▸ **Do this**
Scan the data beneath this task and copy each line that includes "origin".

Structured object records
'''

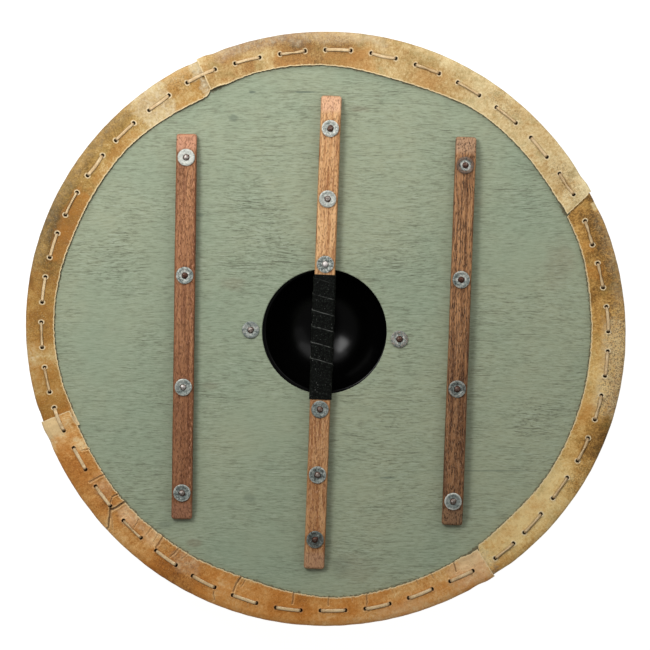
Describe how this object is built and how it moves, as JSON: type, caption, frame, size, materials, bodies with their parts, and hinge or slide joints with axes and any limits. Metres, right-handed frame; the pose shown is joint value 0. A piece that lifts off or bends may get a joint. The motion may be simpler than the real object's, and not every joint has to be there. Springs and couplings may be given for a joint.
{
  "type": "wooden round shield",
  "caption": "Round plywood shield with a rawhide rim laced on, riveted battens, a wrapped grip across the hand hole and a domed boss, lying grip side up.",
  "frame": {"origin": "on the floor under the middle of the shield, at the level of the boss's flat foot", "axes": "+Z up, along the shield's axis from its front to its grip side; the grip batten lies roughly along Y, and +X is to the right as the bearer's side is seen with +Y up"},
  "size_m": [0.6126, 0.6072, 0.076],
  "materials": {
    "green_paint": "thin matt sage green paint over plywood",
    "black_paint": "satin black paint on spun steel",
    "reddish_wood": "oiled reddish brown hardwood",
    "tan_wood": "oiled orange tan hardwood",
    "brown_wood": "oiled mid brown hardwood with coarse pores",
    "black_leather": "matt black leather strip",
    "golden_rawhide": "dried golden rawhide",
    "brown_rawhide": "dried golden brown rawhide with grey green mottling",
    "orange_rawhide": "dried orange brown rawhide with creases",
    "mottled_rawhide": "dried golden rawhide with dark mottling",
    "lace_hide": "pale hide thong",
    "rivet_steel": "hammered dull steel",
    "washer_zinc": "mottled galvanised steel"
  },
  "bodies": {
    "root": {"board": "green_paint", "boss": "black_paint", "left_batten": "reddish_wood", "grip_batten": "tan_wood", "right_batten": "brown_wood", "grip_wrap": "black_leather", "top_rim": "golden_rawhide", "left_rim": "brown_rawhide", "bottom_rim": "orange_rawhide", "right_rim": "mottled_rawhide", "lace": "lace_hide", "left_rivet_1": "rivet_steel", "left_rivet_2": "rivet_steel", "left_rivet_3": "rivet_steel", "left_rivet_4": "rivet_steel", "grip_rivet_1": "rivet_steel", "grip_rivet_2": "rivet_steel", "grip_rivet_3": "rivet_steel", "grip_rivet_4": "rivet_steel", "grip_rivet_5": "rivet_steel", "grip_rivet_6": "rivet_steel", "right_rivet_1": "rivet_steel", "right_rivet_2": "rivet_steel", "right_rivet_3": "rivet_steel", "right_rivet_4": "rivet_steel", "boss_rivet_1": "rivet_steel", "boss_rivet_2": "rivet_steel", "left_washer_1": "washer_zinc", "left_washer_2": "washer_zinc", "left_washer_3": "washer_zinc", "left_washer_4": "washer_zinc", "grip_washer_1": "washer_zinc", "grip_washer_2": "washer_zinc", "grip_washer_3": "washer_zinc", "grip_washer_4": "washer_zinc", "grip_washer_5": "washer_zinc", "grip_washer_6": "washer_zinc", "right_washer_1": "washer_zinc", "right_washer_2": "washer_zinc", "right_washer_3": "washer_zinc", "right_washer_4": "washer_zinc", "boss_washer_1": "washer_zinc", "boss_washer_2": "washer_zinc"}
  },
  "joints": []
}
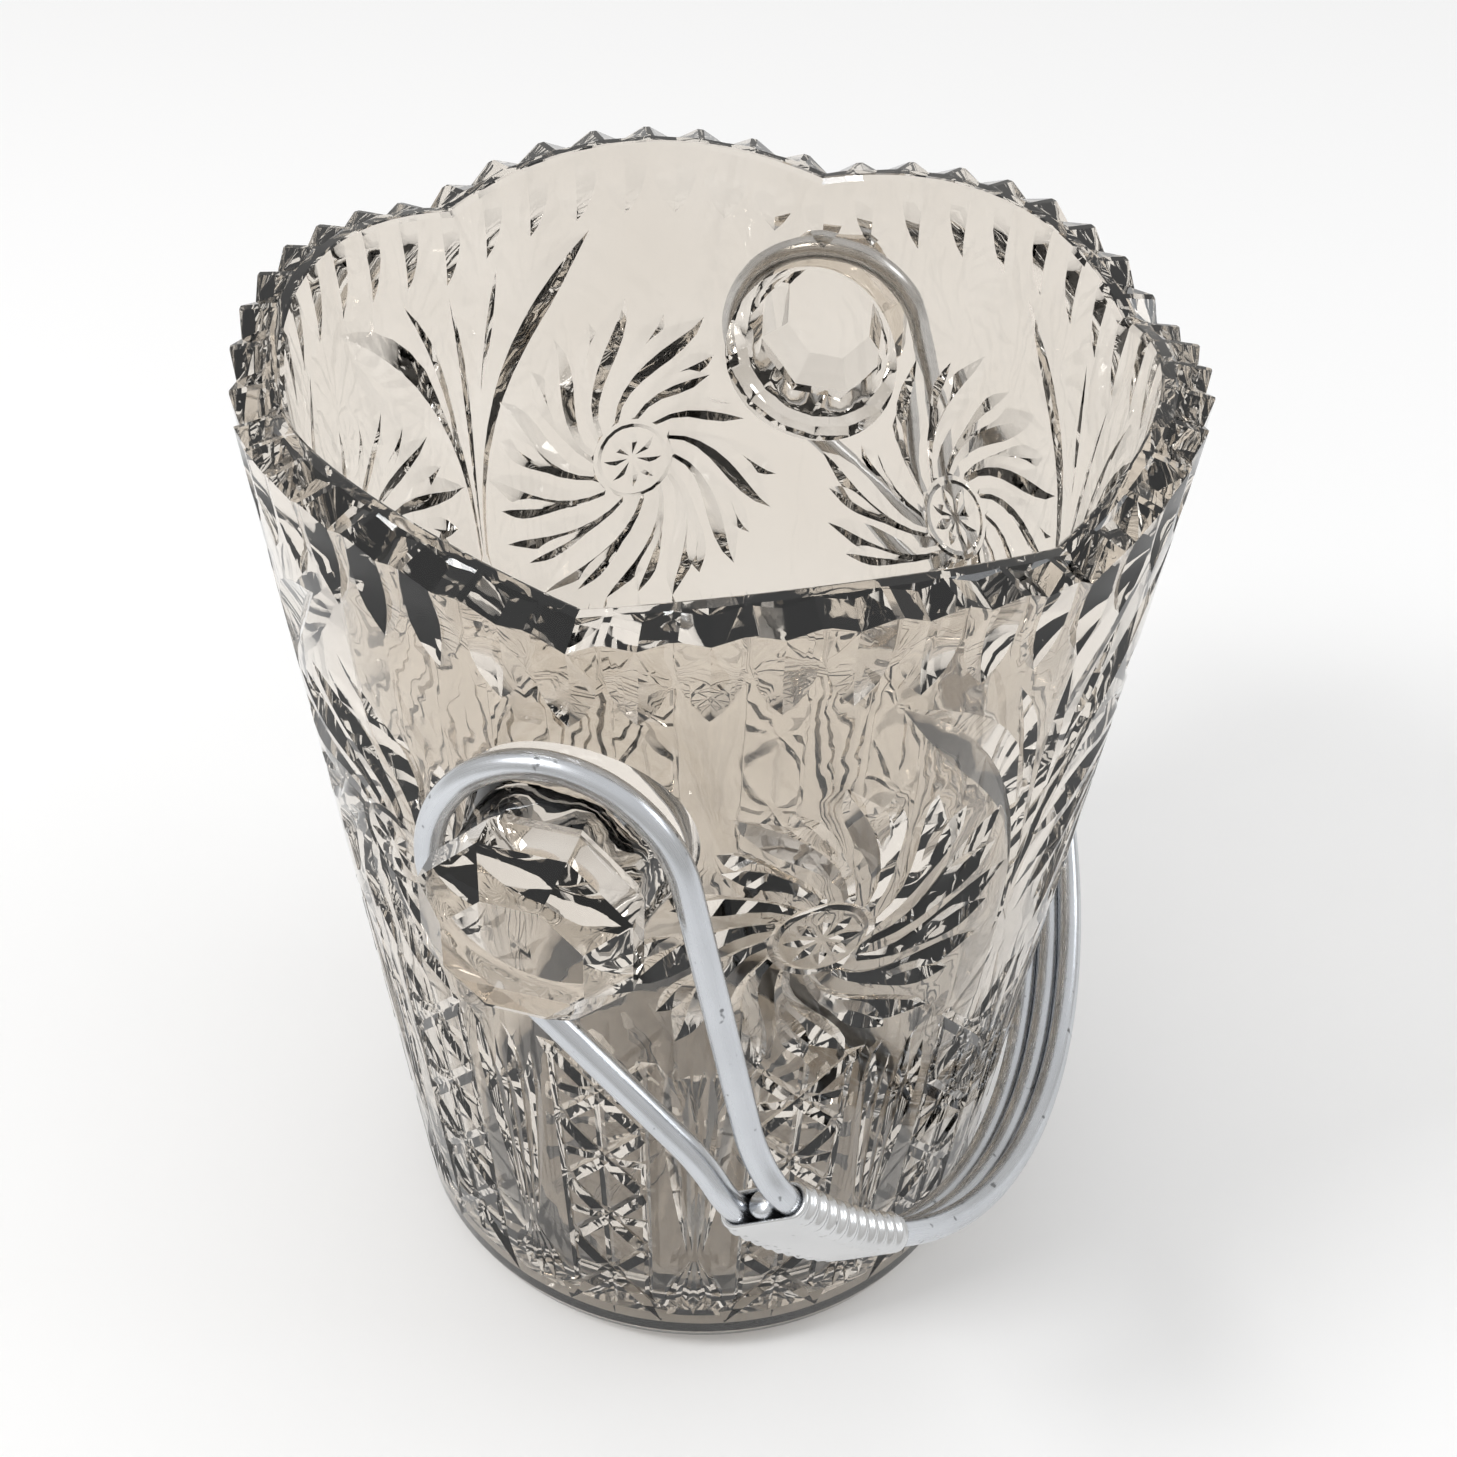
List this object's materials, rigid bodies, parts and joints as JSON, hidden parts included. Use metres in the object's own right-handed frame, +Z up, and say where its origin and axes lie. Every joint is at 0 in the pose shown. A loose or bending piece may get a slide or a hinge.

'''
'''

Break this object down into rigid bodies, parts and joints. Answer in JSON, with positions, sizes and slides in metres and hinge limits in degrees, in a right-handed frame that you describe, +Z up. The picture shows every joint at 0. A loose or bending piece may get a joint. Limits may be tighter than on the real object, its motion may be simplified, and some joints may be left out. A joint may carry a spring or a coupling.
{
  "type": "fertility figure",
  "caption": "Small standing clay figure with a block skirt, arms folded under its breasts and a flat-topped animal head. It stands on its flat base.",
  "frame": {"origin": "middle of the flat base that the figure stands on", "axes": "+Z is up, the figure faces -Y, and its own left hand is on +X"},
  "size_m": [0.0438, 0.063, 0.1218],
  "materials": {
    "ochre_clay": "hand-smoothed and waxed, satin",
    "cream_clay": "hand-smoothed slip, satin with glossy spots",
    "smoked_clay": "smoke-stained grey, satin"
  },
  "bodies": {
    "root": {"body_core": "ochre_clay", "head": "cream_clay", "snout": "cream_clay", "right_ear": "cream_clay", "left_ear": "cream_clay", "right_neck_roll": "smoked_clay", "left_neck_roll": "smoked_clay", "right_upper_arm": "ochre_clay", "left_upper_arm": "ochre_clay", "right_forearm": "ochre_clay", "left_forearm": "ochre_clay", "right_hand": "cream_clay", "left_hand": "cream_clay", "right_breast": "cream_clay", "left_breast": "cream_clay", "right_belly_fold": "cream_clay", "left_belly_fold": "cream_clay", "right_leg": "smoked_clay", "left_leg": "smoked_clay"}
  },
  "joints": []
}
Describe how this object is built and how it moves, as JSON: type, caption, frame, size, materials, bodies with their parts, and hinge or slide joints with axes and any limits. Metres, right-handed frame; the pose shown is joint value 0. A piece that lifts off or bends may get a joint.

'''
'''

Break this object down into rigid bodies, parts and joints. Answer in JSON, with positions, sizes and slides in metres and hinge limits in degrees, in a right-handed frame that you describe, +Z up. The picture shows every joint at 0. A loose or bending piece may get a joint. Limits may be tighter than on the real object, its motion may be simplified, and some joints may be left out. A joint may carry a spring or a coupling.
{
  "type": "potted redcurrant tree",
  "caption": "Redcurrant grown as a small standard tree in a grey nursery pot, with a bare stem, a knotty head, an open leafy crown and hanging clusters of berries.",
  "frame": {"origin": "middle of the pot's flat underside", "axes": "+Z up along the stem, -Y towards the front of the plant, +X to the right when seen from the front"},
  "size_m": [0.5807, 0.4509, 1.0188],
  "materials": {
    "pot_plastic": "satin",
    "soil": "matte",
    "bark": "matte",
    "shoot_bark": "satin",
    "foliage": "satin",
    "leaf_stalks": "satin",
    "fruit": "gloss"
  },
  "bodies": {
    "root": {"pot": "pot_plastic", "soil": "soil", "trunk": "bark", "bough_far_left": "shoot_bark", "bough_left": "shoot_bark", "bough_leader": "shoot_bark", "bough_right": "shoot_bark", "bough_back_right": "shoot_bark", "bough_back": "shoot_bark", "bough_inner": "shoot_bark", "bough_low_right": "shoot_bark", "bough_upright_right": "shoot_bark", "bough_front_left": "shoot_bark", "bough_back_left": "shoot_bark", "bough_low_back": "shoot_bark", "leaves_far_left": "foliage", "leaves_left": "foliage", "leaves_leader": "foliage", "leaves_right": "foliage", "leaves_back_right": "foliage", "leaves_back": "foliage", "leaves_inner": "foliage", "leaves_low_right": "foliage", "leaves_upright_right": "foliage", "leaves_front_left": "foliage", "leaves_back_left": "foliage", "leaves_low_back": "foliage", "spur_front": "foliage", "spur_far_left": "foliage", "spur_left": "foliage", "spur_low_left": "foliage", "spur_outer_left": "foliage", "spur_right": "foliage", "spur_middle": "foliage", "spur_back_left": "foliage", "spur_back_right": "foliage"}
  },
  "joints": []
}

'''

▸ **Expected answer**
  "frame": {"origin": "on the floor under the middle of the shield, at the level of the boss's flat foot", "axes": "+Z up, along the shield's axis from its front to its grip side; the grip batten lies roughly along Y, and +X is to the right as the bearer's side is seen with +Y up"},
List this object's materials, rigid bodies, parts and joints as JSON, hidden parts included. Use metres in the object's own right-handed frame, +Z up, and say where its origin and axes lie. Every joint is at 0 in the pose shown. A loose or bending piece may get a slide or a hinge.
  "frame": {"origin": "middle of the flat base that the figure stands on", "axes": "+Z is up, the figure faces -Y, and its own left hand is on +X"},
  "frame": {"origin": "middle of the pot's flat underside", "axes": "+Z up along the stem, -Y towards the front of the plant, +X to the right when seen from the front"},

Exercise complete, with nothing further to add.